The disclosure relates to a method for transmitting data from an induction heating device to a receiver of an inductively heatable cooking vessel, and corresponding induction heating device, inductively heatable cooking vessel, and system.

BACKGROUND

The not pre-published DE 10 2011 079 689 describes a method for transmission of data of a sensor, which is assigned to an inductively heatable cooking vessel, to a reading device which can be part of a converter. The converter can conventionally be provided for generation of a control voltage for an induction heating coil.

SUMMARY

The disclosure herein provides a method for transmitting data from an induction heating device to a receiver of an inductively heatable cooking vessel, an induction heating device, an inductively heatable cooking vessel and a system that optimizes a data exchange. According to one aspect, a method for transmitting data from an induction heating device to a receiver of an inductively heatable cooking vessel may include utilizing a converter of an induction heating device to generate a control voltage from an AC mains voltage with a control frequency. A resonant circuit of the induction heating device may include an induction heating coil and be applied with the control voltage in order to generate an alternating magnetic field for heating the inductively heatable cooking vessel.
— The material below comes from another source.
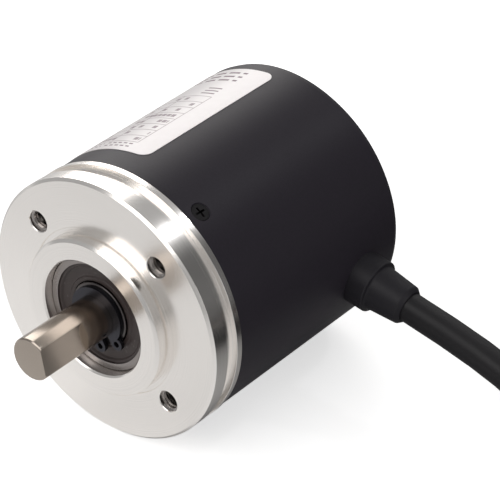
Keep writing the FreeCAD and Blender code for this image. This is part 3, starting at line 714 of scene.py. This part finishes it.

Data to be transmitted to the receiver may be encoded by means of the control frequency.

According to another aspect, an induction heating device includes a resonant circuit with an induction heating coil and a converter. The converter may generate a control voltage from an AC mains voltage with a control frequency. The resonant circuit may be applied with the control voltage in order to generate an alternating magnetic field for heating the cooking vessel. The data to be transmitted to the receiver may be encoded via the control frequency. An induction heating system may include the induction heating device, as well as an inductively heatable cooking vessel having a receiver configured for analyzing the control frequency to decode the data.

Said features and further features arise not only from the claims but also from the description and the drawings, wherein the individual features can be embodied in each case as one or more together in sub-combinations of an embodiment of the disclosure and in other fields and can be advantageous and capable of being protected on their own for which hereby protection is claimed. The division of the application into individual sections as well as cross headings does not limit the general validity of the contents thereof.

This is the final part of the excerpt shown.